The last story, Portrait of a Hero, by Lawrence Watt-Evans, was very enjoyable. I really enjoyed Wuller's exploration of the lands around him, discovering what an Inn was, trying to work for food and shelter (once he even got a warm bed-wink). As he looked for the woman who could get rid of the dragon that took over his village, he came across so many things that he didn't understand, and it was really neat to see everything from his point of view. Sometimes the dialog and narration was stilted, but that was simply a minor problem. The people of his village were a simple lot, not even trying to get rid of the dragon, because they were told by the oracle that Seldis would do it. The simple poison worked into bags in the stomach of the sheep that the dragon ate was very effective, and I felt as Wuller did about the idea to sacrifice Seldis -nobody even asked if she was a virgin! And maybe the Dragon would know what would happen to him if fed one, so would refuse to eat her. I would have left the village, as Wuller did, also!

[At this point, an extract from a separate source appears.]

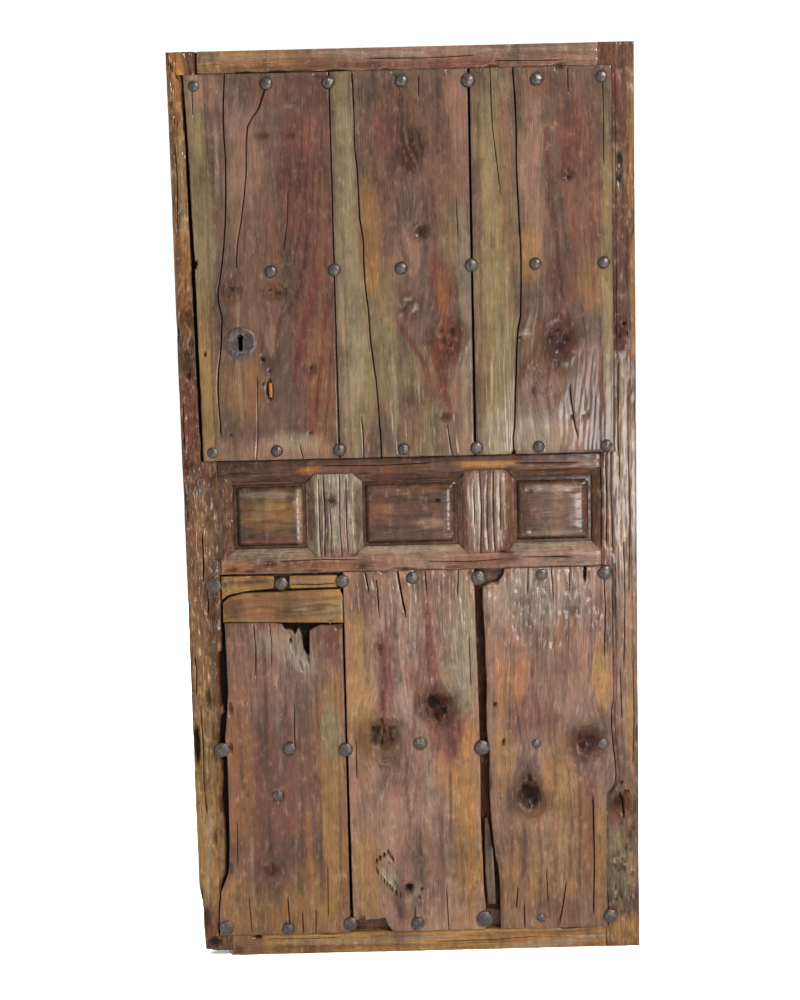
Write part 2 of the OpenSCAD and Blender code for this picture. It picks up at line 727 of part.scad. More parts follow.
// Domed nail seen from the front, its head bearing on the plane face_y
module domed_nail(n, face_y, shank) {
    r = n[2];
    h = n[3];
    ball_r = (r * r + h * h) / (2 * h);
    intersection() {
        translate([n[0], face_y - h + ball_r, n[1]]) sphere(r = ball_r);
        pin_y(n[0], n[1], r, face_y - h - past, face_y);
    }
    pin_y(n[0], n[1], shank_r, face_y, face_y + shank);
}

module domed_nails() {
    color("#55504b") {
        for (n = nails_upper) domed_nail(n, upper_face_y, shank_l);
        for (n = nails_lower) domed_nail(n, lower_face_y, shank_l);
        domed_nail(stile_nail, front_y, shank_l - 6);
        domed_nail(sunk_nail, lower_face_y, sunk_shank_l);
    }
}

module strip_nails() {
    color("#4a4642") for (s = strip_nails_at) {
        pin_y(s[0], s[1], strip_nail_r, s[2] - strip_nail_l, s[2]);
        pin_y(s[0], s[1], strip_nail_head_r, s[2], s[2] + 1.5);
    }
}

module tenon_wedges() {
    color("#8f6a45") for (z0 = tenon_zs)
        for (z = [z0 + kerf_inset, z0 + tenon_h - kerf_inset - kerf_w])
            for (s = [[tenon_end_l(z0), 1], [edge_r, -1]])
                slab([
                    [s[0], z], [s[0], z + kerf_w],
                    [s[0] + s[1] * (kerf_l - 4), z + kerf_w * 0.6],
                    [s[0] + s[1] * (kerf_l - 4), z + kerf_w * 0.4]
                ], tenon_y, tenon_y + tenon_t);
}

// Keyhole: a round end with a slot below it
module keyhole_cut(r, w, y0, y1) {
    pin_y(key_x, key_z, r, y0, y1);
    block(key_x - w / 2, key_x + w / 2, y0, y1, key_z - key_slot_l, key_z);
}

plate_mid_z = key_z - 11;
tack_r = 1.2;
tack_head_r = 3;
tack_l = 14;
tack_spots = [for (a = [45:90:315]) [key_x + (plate_r - 7) * cos(a), plate_mid_z + (plate_r - 7) * sin(a)]];
module keyhole_plate() {
    color("#5a524b") difference() {
        pin_y(key_x, plate_mid_z, plate_r, upper_face_y - plate_t, upper_face_y);
        keyhole_cut(key_r, key_slot_w, upper_face_y - plate_t - past, upper_face_y + past);
        plate_tack_bores();
    }
}
module plate_tack_bores() {
    for (t = tack_spots)
        pin_y(t[0], t[1], tack_r + shank_play, upper_face_y - plate_t - past, upper_face_y + tack_l + past);
}
module plate_tacks() {
    color("#4d4843") for (t = tack_spots) {
        pin_y(t[0], t[1], tack_r, upper_face_y - plate_t, upper_face_y + tack_l);
        pin_y(t[0], t[1], tack_head_r, upper_face_y - plate_t - 1.2, upper_face_y - plate_t);
    }
}

// Wood block that fills the space between the board and the lock
module lock_block() {
    color("#6e4d35") difference() {
        block(inner_l + joint_play, plate_x1, rebate_y, back_y, plate_z0 - 8, plate_z1 + 8);
        keyhole_cut(key_r + 1.5, key_slot_w + 3, rebate_y - past, back_y + past);
        lock_nail_bores();
    }
}

lock_nail_r = 2;
lock_nail_l = 26;
lock_nail_spots = [
    for (x = [plate_x0 + 34, plate_x1 - 5]) for (z = [plate_z0 + 6, plate_z1 - 6]) [x, z]
];
module lock_nail_bores() {
    for (s = lock_nail_spots)
        pin_y(s[0], s[1], lock_nail_r + shank_play, back_y - lock_nail_l - past, back_y + sheet_t + past);
}
module lock_nails() {
    color("#4a4642") for (s = lock_nail_spots) {
        pin_y(s[0], s[1], lock_nail_r, back_y - lock_nail_l, back_y + sheet_t);
        pin_y(s[0], s[1], lock_nail_r + 2.5, back_y + sheet_t, back_y + sheet_t + 2);
    }
}

// Ears of the cover that are riveted to the plate
ear_w = 16;
ear_h = 9;
ear_xs = [case_x0 + 55, case_x1 - 30];
rivet_r = 2;
rivet_spots = [
    for (x = ear_xs) for (z = [case_z0 - ear_h / 2, case_z0 + case_h + ear_h / 2]) [x, z]
];
module rivet_bores() {
    for (s = rivet_spots)
        pin_y(s[0], s[1], rivet_r + 0.1, back_y - past, back_y + 2 * sheet_t + past);
}

module lock_plate() {
    color("#514a44") difference() {
        block(plate_x0, plate_x1, back_y, back_y + sheet_t, plate_z0, plate_z1);
        keyhole_cut(key_r, key_slot_w, back_y - past, back_y + sheet_t + past);
        lock_nail_bores();
        rivet_bores();
    }
}

module lock_cover() {
    y0 = back_y + sheet_t;
    color("#4e4741") difference() {
        union() {
            block(case_x0, case_x1, y0, case_y1, case_z0, case_z0 + case_h);
            for (x = ear_xs)
                block(x - ear_w / 2, x + ear_w / 2, y0, y0 + sheet_t,
                      case_z0 - ear_h, case_z0 + case_h + ear_h);
        }
        block(case_x0 + sheet_t, case_x1 - sheet_t, y0 - past, case_y1 - sheet_t,
              case_z0 + sheet_t, case_z0 + case_h - sheet_t);
        // way out for the bolt
        block(case_x0 - past, case_x0 + sheet_t + past, y0 - past, bolt_y + bolt_t + bolt_play,
              bolt_z - bolt_play, bolt_z + bolt_h + bolt_play);
        pin_y(key_x, key_z, post_r + 0.1, case_y1 - sheet_t - past, case_y1 + past);
        rivet_bores();
    }
}

module lock_rivets() {
    color("#45403b") for (s = rivet_spots) {
        pin_y(s[0], s[1], rivet_r, back_y, back_y + 2 * sheet_t);
        pin_y(s[0], s[1], rivet_r + 1.5, back_y + 2 * sheet_t, back_y + 2 * sheet_t + 1.5);
    }
}

// Bolt with a notch that the key's bit drives, and two notches for the spring
module lock_bolt() {
    color("#6b645c") difference() {
        block(bolt_x0, bolt_x1, bolt_y, bolt_y + bolt_t, bolt_z, bolt_z + bolt_h);
        block(key_x - 11 + bolt_throw / 2, key_x + 11 + bolt_throw / 2, bolt_y - past,
              bolt_y + bolt_t + past, bolt_z - past, bolt_z + 8);
    }
}

// Flat spring that bears down on the bolt from the lid of the case
module bolt_spring() {
    top = case_z0 + case_h - sheet_t;
    low = bolt_z + bolt_h + bolt_play;
    x0 = key_x - 62;
    x1 = key_x + 36;
    t = 1.2;
    color("#5d5852") slab([
        [x1, top], [x1, top - t], [x1 - 20, top - t], [x0 + 14, low], [x0, low],
        [x0, low + t], [x0 + 13, low + t], [x1 - 19, top]
    ], bolt_y + 2, bolt_y + bolt_t - 2);
}

// Post that the hollow key turns on, riveted in the cover
post_r = 2.5;
module key_post() {
    color("#59544e") {
        pin_y(key_x, key_z, post_r, back_y + 4, case_y1);
        pin_y(key_x, key_z, post_r + 1.5, case_y1, case_y1 + 1.5);
    }
}

// Loop that guides the bolt's end on the plate
staple_t = 4;
module bolt_staple() {
    x0 = plate_x0 + 2;
    y0 = back_y + sheet_t;
    color("#4a443e") difference() {
        block(x0, x0 + 9, y0, bolt_y + bolt_t + bolt_play + staple_t,
              bolt_z - bolt_play - staple_t, bolt_z + bolt_h + bolt_play + staple_t);
        block(x0 - past, x0 + 9 + past, y0 - past, bolt_y + bolt_t + bolt_play,
              bolt_z - bolt_play, bolt_z + bolt_h + bolt_play);
    }
}

left_stile();
right_stile();
top_rail();
upper_mid_rail();
lower_mid_rail();
bottom_rail();
left_muntin();
right_muntin();
left_panel();
centre_panel();
right_panel();
upper_left_board();
upper_centre_board();
upper_right_board();
lower_left_board();
lower_centre_board();
lower_right_board();
upper_ledge();
lower_ledge();
left_cover_strip();
right_cover_strip();
patch_block();
left_patch_slip();
right_patch_slip();
patch_backing();
loose_splinter();
slot_plug();
domed_nails();
strip_nails();
tenon_wedges();
keyhole_plate();
plate_tacks();
lock_block();
lock_plate();
lock_cover();
lock_rivets();
lock_nails();
lock_bolt();
bolt_spring();
key_post();
bolt_staple();
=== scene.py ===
import math

import bmesh
import bpy
import numpy as np
from bpy.props import FloatProperty, FloatVectorProperty, IntProperty, PointerProperty
from mathutils import Matrix, Vector


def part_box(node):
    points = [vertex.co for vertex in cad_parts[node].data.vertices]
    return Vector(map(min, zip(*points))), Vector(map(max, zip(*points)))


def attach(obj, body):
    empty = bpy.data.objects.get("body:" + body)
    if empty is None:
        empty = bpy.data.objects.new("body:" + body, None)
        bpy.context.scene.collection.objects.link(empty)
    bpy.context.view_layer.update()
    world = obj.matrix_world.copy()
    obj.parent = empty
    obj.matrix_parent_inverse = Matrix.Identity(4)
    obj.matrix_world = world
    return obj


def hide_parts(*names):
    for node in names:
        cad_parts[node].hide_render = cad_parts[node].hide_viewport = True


bl_info = {
    "name": "Old plank and panel door",
    "version": (1, 0, 0),
    "blender": (4, 5, 0),
    "location": "3D View > Sidebar > Door",
    "description": "Weathered wood, hammered nails and lock ironwork round a packed door leaf",
    "category": "Object",
}

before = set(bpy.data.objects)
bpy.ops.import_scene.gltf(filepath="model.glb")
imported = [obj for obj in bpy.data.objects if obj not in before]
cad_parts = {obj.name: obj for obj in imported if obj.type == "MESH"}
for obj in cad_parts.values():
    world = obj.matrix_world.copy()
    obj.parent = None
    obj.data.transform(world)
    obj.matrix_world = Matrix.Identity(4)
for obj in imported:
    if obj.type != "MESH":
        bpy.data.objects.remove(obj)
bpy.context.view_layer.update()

# Everything below is written in millimetres and scaled once, when a mesh is placed.
MM = 0.001
LEAF = "leaf"
BOLT = "bolt"


def extent(node):
    """Low and high corner of a CAD node in millimetres."""
    low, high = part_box(node)
    return [c / MM for c in low], [c / MM for c in high]


FRAME_LOW, FRAME_HIGH = extent("right_stile")
EDGE_R = FRAME_HIGH[0]
EDGE_L = extent("left_stile")[0][0]
LEAF_H = FRAME_HIGH[2]
FRONT_Y = FRAME_LOW[1]
BACK_Y = FRAME_HIGH[1]
REBATE_Y = extent("upper_centre_board")[1][1]
UPPER_FACE_Y = extent("upper_centre_board")[0][1]
LOWER_FACE_Y = extent("lower_centre_board")[0][1]
INNER_L = extent("left_stile")[1][0]
INNER_R = extent("right_stile")[0][0]
TOP_SHOW_Z = extent("upper_centre_board")[1][2] + 1
UPPER_BOARDS_Z = extent("upper_centre_board")[0][2] - 1
LOWER_BOARDS_Z = extent("lower_centre_board")[1][2]
END_SHOW_Z = extent("lower_centre_board")[0][2] - 1
TONGUE = 9
BAND_Z = extent("left_panel")[0][2] + TONGUE
BAND_TOP_Z = extent("left_panel")[1][2] - TONGUE
CHAMFER_W = 19
CHAMFER_D = 16
UPPER_FLAT_Z = BAND_TOP_Z + CHAMFER_W
LOWER_FLAT_Z = BAND_Z - CHAMFER_W
MUNTIN_X = 163
MUNTIN_HALF = 60
OPENINGS = [
    (INNER_L, -MUNTIN_X - MUNTIN_HALF), (-MUNTIN_X + MUNTIN_HALF, MUNTIN_X - MUNTIN_HALF),
    (MUNTIN_X + MUNTIN_HALF, INNER_R),
]
KEY_BACKSET = 135
KEY_X = EDGE_L + KEY_BACKSET
KEY_Z = 1359
PLATE_Z = KEY_Z - 11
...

I don't remember which tales I didn't specifically like the first time I read the book, but apparently I enjoyed more of them this time. Some were better than others; most were very simple fairy tales, with simple characters, and a simply plot. The paintings that accompanied each story were a wonderful idea, as they accented each perfectly. I am not saying that I will return to short stories any time soon, but with this kind of quality, I would consider it.


-- First reading (hardcover)
May 2nd to 18th, 1996


Some very excellent stories, and others I didn't enjoy as much.  Isaac Asimov's was hilarious!